__Instructions to follow__
Set down only the lines running from the one with "make_paper(face_name)" to the one with "if empty is", both lines included, exactly as they stand, please.

* START Dataset section *

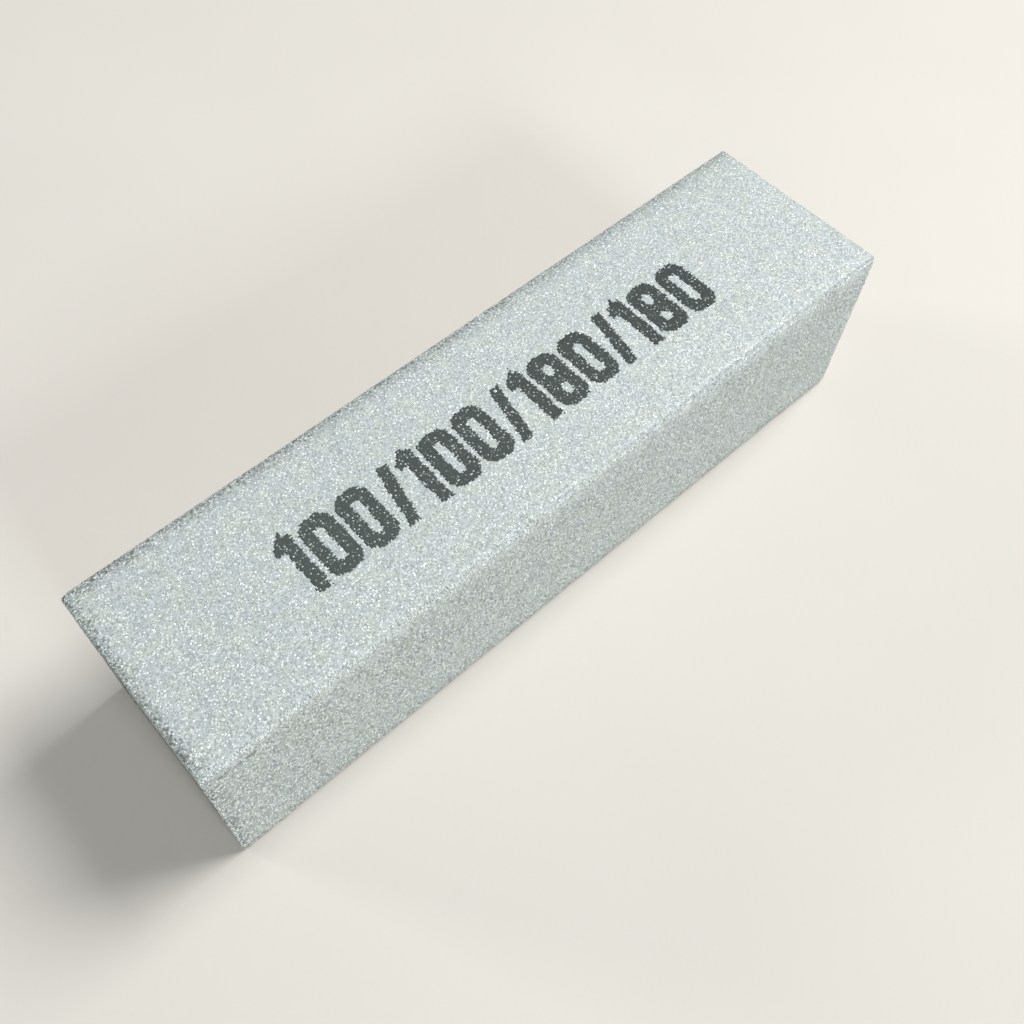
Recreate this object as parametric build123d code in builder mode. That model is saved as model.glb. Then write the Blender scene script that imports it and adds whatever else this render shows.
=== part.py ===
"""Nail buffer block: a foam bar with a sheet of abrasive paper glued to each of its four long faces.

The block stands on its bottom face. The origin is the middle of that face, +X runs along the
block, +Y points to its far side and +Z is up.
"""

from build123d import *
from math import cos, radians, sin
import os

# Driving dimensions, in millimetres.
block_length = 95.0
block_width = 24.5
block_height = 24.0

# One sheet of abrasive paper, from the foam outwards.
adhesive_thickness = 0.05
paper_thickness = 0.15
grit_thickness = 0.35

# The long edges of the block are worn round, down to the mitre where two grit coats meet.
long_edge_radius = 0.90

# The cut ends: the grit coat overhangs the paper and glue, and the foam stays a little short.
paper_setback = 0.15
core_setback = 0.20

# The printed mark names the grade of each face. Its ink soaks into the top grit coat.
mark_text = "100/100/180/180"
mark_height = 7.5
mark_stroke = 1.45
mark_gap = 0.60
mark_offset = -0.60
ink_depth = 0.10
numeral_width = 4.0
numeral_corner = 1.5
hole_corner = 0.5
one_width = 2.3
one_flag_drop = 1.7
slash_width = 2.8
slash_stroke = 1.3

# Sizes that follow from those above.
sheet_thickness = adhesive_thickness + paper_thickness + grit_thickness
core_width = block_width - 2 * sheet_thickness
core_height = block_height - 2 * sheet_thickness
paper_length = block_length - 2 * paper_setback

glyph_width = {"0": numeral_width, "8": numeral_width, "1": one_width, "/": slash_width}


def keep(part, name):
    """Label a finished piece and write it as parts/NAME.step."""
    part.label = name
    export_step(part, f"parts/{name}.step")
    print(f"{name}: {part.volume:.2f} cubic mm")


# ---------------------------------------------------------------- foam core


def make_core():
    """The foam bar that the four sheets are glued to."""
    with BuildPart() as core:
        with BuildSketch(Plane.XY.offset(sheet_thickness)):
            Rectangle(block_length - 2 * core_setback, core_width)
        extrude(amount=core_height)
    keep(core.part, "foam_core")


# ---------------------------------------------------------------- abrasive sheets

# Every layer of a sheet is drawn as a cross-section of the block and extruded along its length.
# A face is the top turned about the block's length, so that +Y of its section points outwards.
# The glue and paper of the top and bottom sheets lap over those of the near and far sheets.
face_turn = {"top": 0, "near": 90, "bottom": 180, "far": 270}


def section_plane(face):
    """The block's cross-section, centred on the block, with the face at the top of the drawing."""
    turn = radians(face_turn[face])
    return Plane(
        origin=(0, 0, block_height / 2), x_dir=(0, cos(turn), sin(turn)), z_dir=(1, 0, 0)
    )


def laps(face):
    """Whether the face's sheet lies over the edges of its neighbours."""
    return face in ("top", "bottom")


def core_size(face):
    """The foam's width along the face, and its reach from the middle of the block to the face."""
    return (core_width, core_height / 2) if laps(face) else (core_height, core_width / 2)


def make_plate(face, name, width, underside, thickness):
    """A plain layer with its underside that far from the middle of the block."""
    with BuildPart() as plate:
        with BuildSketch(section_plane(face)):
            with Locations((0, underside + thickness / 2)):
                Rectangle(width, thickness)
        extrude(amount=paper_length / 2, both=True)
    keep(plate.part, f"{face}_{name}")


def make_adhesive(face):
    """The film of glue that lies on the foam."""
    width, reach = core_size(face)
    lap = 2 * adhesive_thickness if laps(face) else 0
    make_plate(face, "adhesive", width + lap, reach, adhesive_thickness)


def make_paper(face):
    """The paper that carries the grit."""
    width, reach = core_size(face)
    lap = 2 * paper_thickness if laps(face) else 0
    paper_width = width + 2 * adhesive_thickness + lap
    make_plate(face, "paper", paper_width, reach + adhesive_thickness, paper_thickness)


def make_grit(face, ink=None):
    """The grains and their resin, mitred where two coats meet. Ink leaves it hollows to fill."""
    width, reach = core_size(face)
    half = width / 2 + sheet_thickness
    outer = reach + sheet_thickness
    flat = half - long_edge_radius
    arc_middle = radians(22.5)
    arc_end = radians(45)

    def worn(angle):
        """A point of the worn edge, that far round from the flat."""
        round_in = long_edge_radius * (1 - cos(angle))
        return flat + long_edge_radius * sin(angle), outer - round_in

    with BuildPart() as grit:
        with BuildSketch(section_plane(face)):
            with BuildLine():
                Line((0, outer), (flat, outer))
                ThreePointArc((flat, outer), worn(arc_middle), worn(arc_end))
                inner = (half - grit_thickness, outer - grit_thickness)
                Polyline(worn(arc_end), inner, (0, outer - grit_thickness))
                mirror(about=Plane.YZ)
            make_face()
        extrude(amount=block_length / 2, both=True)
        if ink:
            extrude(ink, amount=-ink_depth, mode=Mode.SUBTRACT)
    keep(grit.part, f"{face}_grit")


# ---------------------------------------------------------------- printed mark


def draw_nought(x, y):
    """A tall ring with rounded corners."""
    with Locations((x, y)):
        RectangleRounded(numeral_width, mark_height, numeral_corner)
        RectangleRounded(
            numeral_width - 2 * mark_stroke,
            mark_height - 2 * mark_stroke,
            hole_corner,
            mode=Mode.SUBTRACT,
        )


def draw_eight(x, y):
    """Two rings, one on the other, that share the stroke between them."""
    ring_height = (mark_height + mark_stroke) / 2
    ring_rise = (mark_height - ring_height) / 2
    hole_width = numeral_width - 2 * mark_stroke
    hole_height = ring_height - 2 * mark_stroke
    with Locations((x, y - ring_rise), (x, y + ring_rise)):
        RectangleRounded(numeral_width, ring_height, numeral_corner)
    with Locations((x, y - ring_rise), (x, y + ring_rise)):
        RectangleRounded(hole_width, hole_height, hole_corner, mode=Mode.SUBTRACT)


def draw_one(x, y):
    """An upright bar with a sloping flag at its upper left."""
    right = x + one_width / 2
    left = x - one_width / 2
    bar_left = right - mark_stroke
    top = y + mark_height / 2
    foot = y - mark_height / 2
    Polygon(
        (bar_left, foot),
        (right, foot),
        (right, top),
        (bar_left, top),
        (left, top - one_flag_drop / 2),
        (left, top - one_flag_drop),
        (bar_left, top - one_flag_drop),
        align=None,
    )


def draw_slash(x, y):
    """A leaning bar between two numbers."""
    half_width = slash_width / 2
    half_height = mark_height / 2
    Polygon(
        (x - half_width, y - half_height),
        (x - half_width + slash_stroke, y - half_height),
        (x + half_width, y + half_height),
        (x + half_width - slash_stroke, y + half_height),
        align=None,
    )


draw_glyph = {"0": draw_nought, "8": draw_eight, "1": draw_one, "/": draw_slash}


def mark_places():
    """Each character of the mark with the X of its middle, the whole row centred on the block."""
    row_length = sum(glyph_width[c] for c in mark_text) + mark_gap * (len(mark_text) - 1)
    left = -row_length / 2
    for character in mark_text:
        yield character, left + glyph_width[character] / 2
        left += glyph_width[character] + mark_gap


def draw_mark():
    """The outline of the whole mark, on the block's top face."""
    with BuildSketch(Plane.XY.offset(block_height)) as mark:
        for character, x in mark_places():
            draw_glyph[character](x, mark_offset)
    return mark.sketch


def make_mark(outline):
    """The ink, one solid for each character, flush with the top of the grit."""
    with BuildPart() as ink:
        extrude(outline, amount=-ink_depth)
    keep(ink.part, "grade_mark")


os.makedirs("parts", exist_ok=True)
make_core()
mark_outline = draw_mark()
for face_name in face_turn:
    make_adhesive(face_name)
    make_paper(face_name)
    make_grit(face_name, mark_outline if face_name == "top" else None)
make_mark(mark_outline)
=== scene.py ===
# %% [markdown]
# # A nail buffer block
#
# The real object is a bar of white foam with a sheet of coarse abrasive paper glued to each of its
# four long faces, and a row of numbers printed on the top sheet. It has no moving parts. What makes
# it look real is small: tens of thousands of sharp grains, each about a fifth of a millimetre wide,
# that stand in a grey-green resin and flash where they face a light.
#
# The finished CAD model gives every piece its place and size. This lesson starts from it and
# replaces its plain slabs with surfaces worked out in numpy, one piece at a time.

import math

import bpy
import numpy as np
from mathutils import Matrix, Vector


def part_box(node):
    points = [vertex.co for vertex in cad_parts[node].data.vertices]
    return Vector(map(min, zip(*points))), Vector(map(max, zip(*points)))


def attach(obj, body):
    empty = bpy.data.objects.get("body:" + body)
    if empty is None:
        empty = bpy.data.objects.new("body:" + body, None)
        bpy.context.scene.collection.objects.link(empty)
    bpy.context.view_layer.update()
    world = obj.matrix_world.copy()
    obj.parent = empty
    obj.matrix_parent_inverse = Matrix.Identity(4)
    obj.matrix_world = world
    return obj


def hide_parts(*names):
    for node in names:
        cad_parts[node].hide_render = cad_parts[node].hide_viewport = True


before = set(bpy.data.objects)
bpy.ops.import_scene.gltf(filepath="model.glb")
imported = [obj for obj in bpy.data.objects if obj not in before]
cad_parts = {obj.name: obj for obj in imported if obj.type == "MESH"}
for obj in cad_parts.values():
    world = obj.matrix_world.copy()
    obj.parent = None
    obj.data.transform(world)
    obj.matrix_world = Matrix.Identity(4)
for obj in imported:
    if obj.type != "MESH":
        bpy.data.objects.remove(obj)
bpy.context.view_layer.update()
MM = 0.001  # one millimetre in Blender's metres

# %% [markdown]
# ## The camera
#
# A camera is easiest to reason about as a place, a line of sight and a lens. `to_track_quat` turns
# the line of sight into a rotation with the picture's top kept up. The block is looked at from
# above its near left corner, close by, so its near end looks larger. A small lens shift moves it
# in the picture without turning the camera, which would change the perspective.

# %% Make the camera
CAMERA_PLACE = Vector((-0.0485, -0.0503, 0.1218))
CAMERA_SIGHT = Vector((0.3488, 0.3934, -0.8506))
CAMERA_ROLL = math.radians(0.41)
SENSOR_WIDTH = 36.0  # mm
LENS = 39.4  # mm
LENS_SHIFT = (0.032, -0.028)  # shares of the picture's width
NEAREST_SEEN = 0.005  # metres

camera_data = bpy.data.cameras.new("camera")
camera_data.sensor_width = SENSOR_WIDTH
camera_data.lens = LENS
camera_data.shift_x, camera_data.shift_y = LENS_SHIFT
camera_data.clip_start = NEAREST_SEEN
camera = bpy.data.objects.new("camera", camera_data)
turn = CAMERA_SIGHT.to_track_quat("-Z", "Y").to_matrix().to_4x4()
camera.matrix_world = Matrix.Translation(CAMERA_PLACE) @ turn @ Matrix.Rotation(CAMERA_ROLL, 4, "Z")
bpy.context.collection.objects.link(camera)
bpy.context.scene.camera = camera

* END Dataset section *

__Written response__
    make_paper(face_name)
    make_grit(face_name, mark_outline if face_name == "top" else None)
make_mark(mark_outline)
=== scene.py ===
# %% [markdown]
# # A nail buffer block
#
# The real object is a bar of white foam with a sheet of coarse abrasive paper glued to each of its
# four long faces, and a row of numbers printed on the top sheet. It has no moving parts. What makes
# it look real is small: tens of thousands of sharp grains, each about a fifth of a millimetre wide,
# that stand in a grey-green resin and flash where they face a light.
#
# The finished CAD model gives every piece its place and size. This lesson starts from it and
# replaces its plain slabs with surfaces worked out in numpy, one piece at a time.

import math

import bpy
import numpy as np
from mathutils import Matrix, Vector


def part_box(node):
    points = [vertex.co for vertex in cad_parts[node].data.vertices]
    return Vector(map(min, zip(*points))), Vector(map(max, zip(*points)))


def attach(obj, body):
    empty = bpy.data.objects.get("body:" + body)
    if empty is None:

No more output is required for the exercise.